🤖 AI Summary
This work proposes a unified framework for efficiently identifying bubble-like subgraphs—specifically superbubbles, snarls, and ultrabubbles—associated with genomic variation in both directed and bidirected graphs. Leveraging SPQR tree decomposition, the method integrates dynamic programming traversal, feedback arc set computation, and 2-separator analysis to achieve, for the first time, linear-time identification of snarls and ultrabubbles, along with a linear-size representation of snarls. Notably, the study proves that the feedback arc set problem can be solved in linear time on endpoint-free bidirected graphs. By unifying the detection of all three subgraph types within a single linear-time algorithm, this approach substantially enhances the efficiency of genomic graph structural analysis.
📝 Abstract
A fundamental algorithmic problem in computational biology is to find all subgraphs of a given type (superbubbles, snarls, and ultrabubbles) in a directed or bidirected input graph. These correspond to regions of genetic variation and are useful in analyzing collections of genomes. We present the first linear-time algorithms for identifying all snarls and all ultrabubbles, resolving problems open since 2018. The algorithm for snarls relies on a new linear-size representation of all snarls with respect to the number of vertices in the graph. We employ the well-known SPQR-tree decomposition, which encodes all 2-separators of a biconnected graph.

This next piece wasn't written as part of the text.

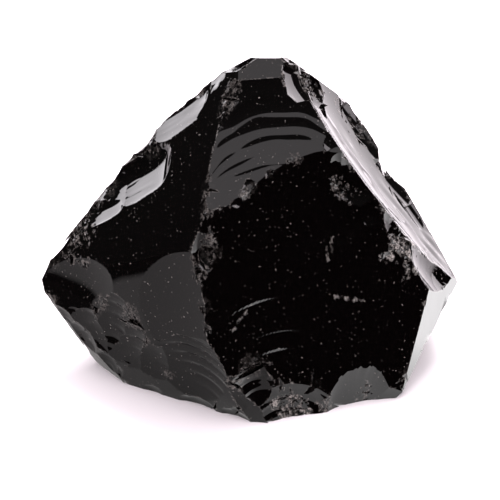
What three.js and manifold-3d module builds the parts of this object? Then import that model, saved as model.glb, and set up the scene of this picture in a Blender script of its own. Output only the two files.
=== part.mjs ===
// A hand-sized chunk of obsidian, black volcanic glass, as broken from a larger block.
//
// The chunk is one solid. Each of its broad sides is a single fracture, which the glass leaves as a
// smooth shell: nearly flat, a little hollow or a little domed. Flakes struck off its edges leave
// bowl-shaped scars. The model follows the same order: a raw block, then the broad fractures, then
// the flake scars.
//
// Units are millimetres, +Z up. The chunk rests on its flat underside at Z = 0, and the origin is
// the centre of its footprint box. +X runs along its length, and -Y is its breast, the largest
// fracture.
import * as THREE from "three";
import { mergeVertices } from "three/addons/utils/BufferGeometryUtils.js";
import Module from "manifold-3d";

const wasm = await Module();
wasm.setup();

// ---- Driving dimensions ------------------------------------------------------------------------

const rawBlock = { length: 110, depth: 80, height: 80, below: 5 };
const heart = new THREE.Vector3(0, 0, 28); // a point deep inside, which tells inside from outside
const sheetThickness = 60;
const broadSpan = 150; // a broad fracture's sheet is wider than the block on every side
const broadCells = 30; // cells along each side of a broad fracture's sheet
const scarCells = 14; // cells along each side of a flake scar's sheet
const scarReach = 1.7; // a scar's sheet is this many times wider than its rim
const hollowSpan = 30; // how far from a fracture's middle its hollow is measured

// Each broad fracture is a patch of a large sphere through three points. hollow is how far the
// sphere's middle lies below a ring hollowSpan from it, and is negative on a domed fracture.
const broadFractures = [
  { name: "breast", through: [[4, -24, 0], [35.5, -3, 28.5], [-11.4, -19.5, 37.8]], hollow: 3.2 },
  { name: "crown", through: [[-8.1, -13.6, 46.6], [15, -6, 47], [8.5, 6, 65]], hollow: 0.3 },
  { name: "keel foot", through: [[4, -24, 0], [-15, -12.5, 0], [-8, -22.8, 16]], hollow: 0 },
  { name: "left under", through: [[-43, 5, 17.5], [-37, 5, 7], [-22.5, -9.5, 0]], hollow: -1.5 },
  { name: "right side", through: [[23.5, 22, 46.5], [42.5, 14, 16], [26.5, 0, 48.5]], hollow: -1.5 },
  { name: "right flank", through: [[30, -15, 0], [43, 8, 14], [36, -6, 21]], hollow: 0.5 },
  { name: "right under", through: [[30, -15, 0], [43, 8, 14], [30, 20, 0]], hollow: 0 },
  { name: "back left", through: [[-34.5, 4, 31], [-19.3, 7, 50.2], [-12, 25, 30]], hollow: 1 },
  { name: "back crown", through: [[-19.3, 7, 50.2], [3, 8, 65], [2, 26, 45]], hollow: 1 },
  { name: "crest", through: [[3, 8, 64.5], [8.5, 6, 65], [6, 16, 62]], hollow: 0 },
  { name: "crest right", through: [[9, 6, 65], [17.5, 12, 56.5], [14, 24, 54]], hollow: 0 },
  { name: "back right", through: [[24, 25, 45.5], [33.5, 24, 28], [22, 30, 15]], hollow: 1 },
  { name: "back", through: [[-12, 25, 30], [2, 28, 40], [10, 30, 12]], hollow: -1 },
  { name: "back foot", through: [[-43, 5, 19], [-18, 24, 10], [-16, 18, 0]], hollow: 0 },
  { name: "underside", through: [[0, 0, 0], [10, 0, 0], [0, 10, 0]], hollow: 0 },
];

// The left side is one fracture that rolls over from a shoulder above to a flank below. The last
// two points of the shoulder are the ends of the roll, at the keel and at the left tip.
const leftSide = {
  shoulder: [[-1.9, 2, 63.4], [-11.4, -20, 37.9], [-42.5, 3, 20]],
  flank: [[-6.5, -24.2, 20.5], [-11, -21, 34], [-42.5, 2.5, 19]],
  roll: 6, // twice the depth the roll takes off the sharp edge between the two
};

// Each flake scar is a bowl. at is the middle of its rim, outward the way it opens, run the way
// the flake travelled, size its rim's length along the run and width across it, and depth how far
// its middle lies below the rim.
const flakeScars = [
  // The long hollow strip down the right shoulder.
  { at: [26.9, 7.5, 41.2], outward: [0.8, -0.08, 0.58], run: [0.58, 0, -0.81], size: [74, 28], depth: 3.4 },
  // The arch at the top of the breast.
  { at: [12, -7.2, 43], outward: [0.36, -0.9, 0.26], run: [0.1, 0, 1], size: [30, 24], depth: 1.6 },
  // The notch where the crest meets the strip.
  { at: [9.6, 5, 65], outward: [0.3, -0.4, 0.87], run: [0, 1, 0], size: [6, 3.6], depth: 1.2 },
  // Chips on the ridge between breast and strip.
  { at: [31.5, -4, 30.2], outward: [0.6, -0.6, 0.53], run: [0.6, 0, -0.8], size: [13, 7], depth: 1.2 },
  { at: [21.5, -5, 42.4], outward: [0.6, -0.6, 0.53], run: [0.6, 0, -0.8], size: [8, 5], depth: 0.8 },
  // The tip and the notch at the left end, and the chipped edge below them.
  { at: [-37, -2, 19], outward: [-0.6, -0.8, 0.1], run: [1, -0.6, 0], size: [24, 12], depth: 2 },
  { at: [-34, 0.5, 28], outward: [-0.7, -0.4, 0.6], run: [0, 1, 0.3], size: [12, 9], depth: 1.5 },
  { at: [-20.2, 7.8, 47.2], outward: [-0.78, 0.16, 0.61], run: [0, 1, 0], size: [9, 8], depth: 1 },
  { at: [-31, -5.4, 12.4], outward: [-0.62, -0.75, -0.2], run: [1, -0.7, -0.5], size: [14, 8], depth: 1.2 },
  { at: [-23, -12, 8], outward: [-0.6, -0.78, -0.16], run: [1, -0.7, -0.3], size: [16, 12], depth: 1.4 },
  // The scar beside the foot of the keel, and those along the foot of the breast.
  { at: [-11, -19, 9], outward: [-0.52, -0.83, -0.2], run: [0, 0, 1], size: [26, 20], depth: 2.2 },
  { at: [8.2, -22, 0.5], outward: [0.38, -0.88, 0.1], run: [0, 0, 1], size: [9, 18], depth: 1.8 },
  { at: [24, -15.3, 1], outward: [0.36, -0.92, -0.1], run: [0, 0, 1], size: [9, 14], depth: 1.1 },
  // The back, from the crest down to the foot, each across one of its edges.
  { at: [6, 18, 57], outward: [-0.3, 0.64, 0.7], run: [-0.6, 0.4, -0.6], size: [26, 16], depth: 2 },
  { at: [0.6, 25.6, 42.4], outward: [-0.35, 0.88, 0.33], run: [0.3, 0, -0.9], size: [20, 22], depth: 1.4 },
  { at: [-28, 14.6, 20.5], outward: [-0.66, 0.72, 0.2], run: [0.8, 0.6, 0.3], size: [24, 13], depth: 1.7 },
  { at: [-15, 22.3, 24.5], outward: [-0.44, 0.87, 0.21], run: [0.7, 0.4, -0.5], size: [26, 17], depth: 1.3 },
  { at: [16, 29.5, 21], outward: [0.08, 0.99, 0.07], run: [0.3, 0, 1], size: [32, 20], depth: 1.3 },
  { at: [29.6, 22.8, 33], outward: [0.69, 0.63, 0.36], run: [0.6, -0.77, 0], size: [15, 13], depth: 1.2 },
  { at: [5, 29, 1], outward: [-0.2, 0.95, -0.2], run: [0, 0, 1], size: [12, 18], depth: 1.7 },
];

// ---- Making the solid --------------------------------------------------------------------------

function solidOf(geometry) {
  geometry.deleteAttribute("normal");
  geometry.deleteAttribute("uv");
  const merged = mergeVertices(geometry, 1e-4);
  return new wasm.Manifold(
    new wasm.Mesh({
      numProp: 3,
      vertProperties: merged.getAttribute("position").array,
      triVerts: new Uint32Array(merged.index.array),
    }),
  );
}

function geometryOf(solid) {
  const mesh = solid.getMesh();
  const geometry = new THREE.BufferGeometry();
  geometry.setAttribute("position", new THREE.BufferAttribute(mesh.vertProperties, 3));
  geometry.setIndex(new THREE.BufferAttribute(mesh.triVerts, 1));
  return geometry;
}

function vectorsOf(points) {
  return points.map((point) => new THREE.Vector3(...point));
}

function planeThrough(corners) {
  const plane = new THREE.Plane().setFromCoplanarPoints(...corners);
  return plane.distanceToPoint(heart) > 0 ? plane.negate() : plane;
}

// The point of a triangle's plane that is equally far from its three corners.
function circumcentre(corners) {
  const centre = new THREE.Vector3();
  let total = 0;
  for (let i = 0; i < 3; i++) {
    const [corner, next, last] = [0, 1, 2].map((step) => corners[(i + step) % 3]);
    const facing = next.distanceToSquared(last);
    const weight = facing * (corner.distanceToSquared(next) + corner.distanceToSquared(last) - facing);
    centre.addScaledVector(corner, weight);
    total += weight;
  }
  return centre.divideScalar(total);
}

// A slab that takes away all that is outside a fracture. It stands on the plane through `at` that
// faces outward. relief(point) is how far the fracture lies above that plane at a point of it.
function sheet(at, outward, run, span, cells, relief) {
  const slab = new THREE.BoxGeometry(span[0], span[1], sheetThickness, cells, cells, 1);
  slab.translate(0, 0, sheetThickness / 2);
  const across = outward.clone().cross(run).normalize();
  const along = across.clone().cross(outward);
  slab.applyMatrix4(new THREE.Matrix4().makeBasis(along, across, outward).setPosition(at));
  const plane = new THREE.Plane().setFromNormalAndCoplanarPoint(outward, at);
  const position = slab.getAttribute("position");
  const point = new THREE.Vector3();
  for (let i = 0; i < position.count; i++) {
    point.fromBufferAttribute(position, i);
    if (plane.distanceToPoint(point) > sheetThickness / 2) continue;
    point.addScaledVector(outward, relief(point));
    position.setXYZ(i, ...point);
  }
  return solidOf(slab);
}

function broadSheet({ through, hollow }) {
  const corners = vectorsOf(through);
  const [first, second, third] = corners;
  const middle = circumcentre(corners);
  const reach = middle.distanceToSquared(first);
  const relief = (point) => (hollow / hollowSpan ** 2) * (point.distanceToSquared(middle) - reach);
  const at = new THREE.Triangle(first, second, third).getMidpoint(new THREE.Vector3());
  const run = second.clone().sub(first);
  return sheet(at, planeThrough(corners).normal, run, [broadSpan, broadSpan], broadCells, relief);
}

function rolledSheet({ shoulder, flank, roll }) {
  const planes = [planeThrough(vectorsOf(shoulder)), planeThrough(vectorsOf(flank))];
  const outward = planes[0].normal.clone().add(planes[1].normal).normalize();
  const relief = (point) => {
    const [upper, lower] = planes.map((p) => -p.distanceToPoint(point) / p.normal.dot(outward));
    return (upper + lower - Math.hypot(upper - lower, roll)) / 2;
  };
  const [, keelEnd, tipEnd] = vectorsOf(shoulder);
  const at = keelEnd.clone().lerp(tipEnd, 0.5);
  const run = tipEnd.clone().sub(keelEnd);
  return sheet(at, outward, run, [broadSpan, broadSpan], broadCells, relief);
}

function scarSheet({ at, outward, run, size, depth }) {
  const middle = new THREE.Vector3(...at);
  const normal = new THREE.Vector3(...outward).normalize();
  const across = normal.clone().cross(new THREE.Vector3(...run)).normalize();
  const along = across.clone().cross(normal);
  const relief = (point) => {
    const offset = point.clone().sub(middle);
    const u = offset.dot(along) / (size[0] / 2);
    const v = offset.dot(across) / (size[1] / 2);
    return depth * (u * u + v * v - 1);
  };
  const span = size.map((width) => width * scarReach);
  return sheet(middle, normal, along, span, scarCells, relief);
}

function rawBlockSolid() {
  const block = new THREE.BoxGeometry(rawBlock.length, rawBlock.depth, rawBlock.height);
  block.translate(0, 0, rawBlock.height / 2 - rawBlock.below);
  return solidOf(block);
}

const cuts = [
  ...broadFractures.map(broadSheet),
  rolledSheet(leftSide),
  ...flakeScars.map(scarSheet),
];
const stone = cuts.reduce((left, cut) => left.subtract(cut), rawBlockSolid());

const glass = new THREE.MeshStandardMaterial({ color: 0x0a090a, roughness: 0.08, metalness: 0 });
const body = geometryOf(stone);
body.computeBoundingBox();
const { min, max } = body.boundingBox;
body.translate(-(min.x + max.x) / 2, -(min.y + max.y) / 2, 0);
const chunk = new THREE.Mesh(body, glass);
chunk.name = "obsidian_chunk";

const group = new THREE.Group();
group.add(chunk);
export default group;
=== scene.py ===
import math

import bmesh
import bpy
import numpy as np
from mathutils import Matrix, Vector
from mathutils.kdtree import KDTree


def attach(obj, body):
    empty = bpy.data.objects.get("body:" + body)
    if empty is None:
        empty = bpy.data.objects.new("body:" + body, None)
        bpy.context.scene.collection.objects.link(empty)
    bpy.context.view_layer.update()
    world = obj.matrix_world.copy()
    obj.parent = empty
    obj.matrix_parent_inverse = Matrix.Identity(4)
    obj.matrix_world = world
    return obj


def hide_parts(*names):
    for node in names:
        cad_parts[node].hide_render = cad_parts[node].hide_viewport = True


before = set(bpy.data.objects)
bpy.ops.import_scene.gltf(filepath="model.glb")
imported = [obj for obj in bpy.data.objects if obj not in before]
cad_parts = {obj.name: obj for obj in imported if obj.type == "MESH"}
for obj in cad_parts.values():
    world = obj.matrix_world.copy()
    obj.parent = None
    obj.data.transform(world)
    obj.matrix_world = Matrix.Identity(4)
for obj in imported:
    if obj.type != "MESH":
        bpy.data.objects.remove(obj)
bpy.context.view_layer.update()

# ---- Driving dimensions ------------------------------------------------------------------------

MM = 0.001
FOOTPRINT_CENTRE = np.array([1.109, 4.214, 0.0])  # the frame's origin, in the coordinates used here
HEART = np.array([0.0, 0.0, 28.0])  # a point deep inside, which tells inside from outside
RAW_BLOCK = ((-55.0, -40.0, -5.0), (55.0, 40.0, 75.0))
HOLLOW_SPAN = 30.0  # how far from a fracture's middle its hollow is measured
BLOCK_REACH = 75.0  # a broad fracture's sheet reaches this far from its middle
LID_HEIGHT = 60.0  # how thick a sheet is, above its plane
BROAD_CELL = 0.68  # grid of the broad fractures
FINE_CELL = 0.31  # grid of the surfaces that carry fine marks

# The marks on a fracture: height and length of its ripples and how far they wander, height and width
# of its hackle, and the height of a slow waviness.
GLASSY = dict(ripple=0.03, ring=4.0, wander=0.7, hackle=0.02, strand=1.6, wave=0.06)
ROLLING = dict(ripple=0.05, ring=5.0, wander=0.7, hackle=0.03, strand=2.0, wave=0.40)
FAINT = dict(ripple=0.004, ring=5.0, wander=0.7, hackle=0.004, strand=1.6, wave=0.03)
BOLD = dict(ripple=0.05, ring=2.4, wander=0.5, hackle=0.02, strand=1.4, wave=0.08)
WAVED = dict(ripple=0.16, ring=2.4, wander=0.35, hackle=0.05, strand=1.3, wave=0.10)
BANDED = dict(ripple=0.05, ring=3.0, wander=0.3, hackle=0.004, strand=1.6, wave=0.05)
TORN = dict(ripple=0.01, ring=3.0, wander=0.5, hackle=0.14, strand=0.9, wave=0.02)
FLAT = dict(ripple=0.004, ring=3.0, wander=0.5, hackle=0.16, strand=1.7, wave=0.02)
SCALY = dict(ripple=0.03, ring=2.2, wander=0.5, hackle=0.02, strand=1.2, wave=0.04)
STREAKED = dict(ripple=0.004, ring=9.0, wander=0.7, hackle=0.28, strand=2.6, wave=0.03)

# The way that the torn facets of the left side open, and those of the strip's far rim.
TORN_SIDE = (-0.683, -0.318, 0.658)
RIM_SIDE = (0.45, -0.30, 0.84)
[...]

After several dynamic-programming-style traversals of this tree, we maintain key properties (such as acyclicity) that allow us to decide whether a given 2-separator defines a subgraph to be reported. A crucial ingredient for linear-time complexity is that acyclicity of linearly many subgraphs can be tested simultaneously via the problem of computing all arcs in a directed graph whose removal renders it acyclic (so-called feedback arcs). As such, we prove a fundamental result for bidirected graphs, that may be of independent interest: all feedback arcs can be computed in linear time for tipless bidirected graphs, while in general this is at least as hard as matrix multiplication, assuming the k-Clique Conjecture. Our results form a unified framework that also yields a completely different linear-time algorithm for finding all superbubbles. Although some of the results are technically involved, the underlying ideas are conceptually simple, and may extend to other bubble-like subgraphs. More broadly, our work contributes to the theoretical foundations of computational biology and advances a growing line of research that uses SPQR-tree decompositions as a general tool for designing efficient algorithms, beyond their traditional role in graph drawing.